Last night, probably between 21:00 and 22:00 CET, the nanosatellite Delfi-C3 reached the end of its life at the age of 15. The Delfi-C3, the first satellite built by students, burned up in the atmosphere. In 2006, the small satellite was built by scientists from TU Delft, along with a group of about 60 students. It was launched from India in 2008. Since then, it has orbited the Earth more than 85,000 times, traveling approximately 3.7 billion kilometers.
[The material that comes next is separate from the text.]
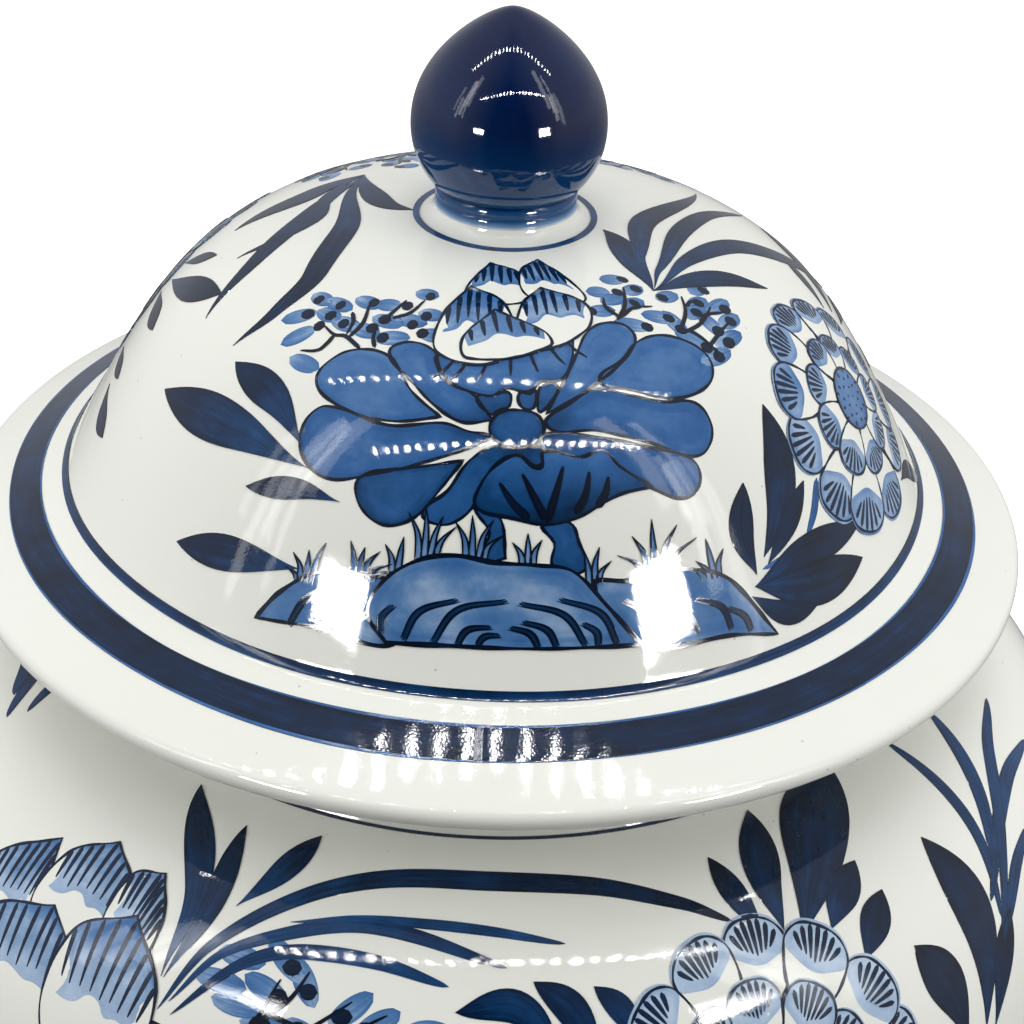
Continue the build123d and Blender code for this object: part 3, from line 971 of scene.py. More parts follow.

This was much more than expected. In fact, its initial life expectancy was only about 3 months. That it lasted so long provided a lot of interesting information for scientists. Delfi-C3 tested, among other things, a type of solar cell that was new at the time of launch, ’the thin-film solar cells,’ says Stefano Speretta. It also carried a TNO sensor onboard that calculates its position relative to the sun.
But its long lifespan did not make things easy for the scientists. Speretta says, ’To communicate with Delfi-C3, we used an outdated communication system that are no longer available. If something broke, I had to build everything myself. Moreover, the radio signals were getting weaker. I am both sad and relieved.’
Yet all this was more than worth the effort. ’The project has been a major boost for modern space travel in the Netherlands and for our competitive position in the world,’ explains Chris Verhoeven. ’Students got a taste for it and started aerospace companies. In 2026, we want to bring an unmanned explorer to the moon. Thanks to Delfi-C3, we dare to say that we can do it.’
And now, the satellite has come to its end. Due to the resistance of the Earth’s atmosphere, the satellite gradually decelerated and descended further over the years. This happens faster and faster, because the lower in the atmosphere, the stronger the air resistance. Last night, the friction became so intense that Delfi-C3 burned up.
Chris Verhoeven: ’I was at the ground station on Friday. There, I heard the satellite live for the last time. I had tears in my eyes.’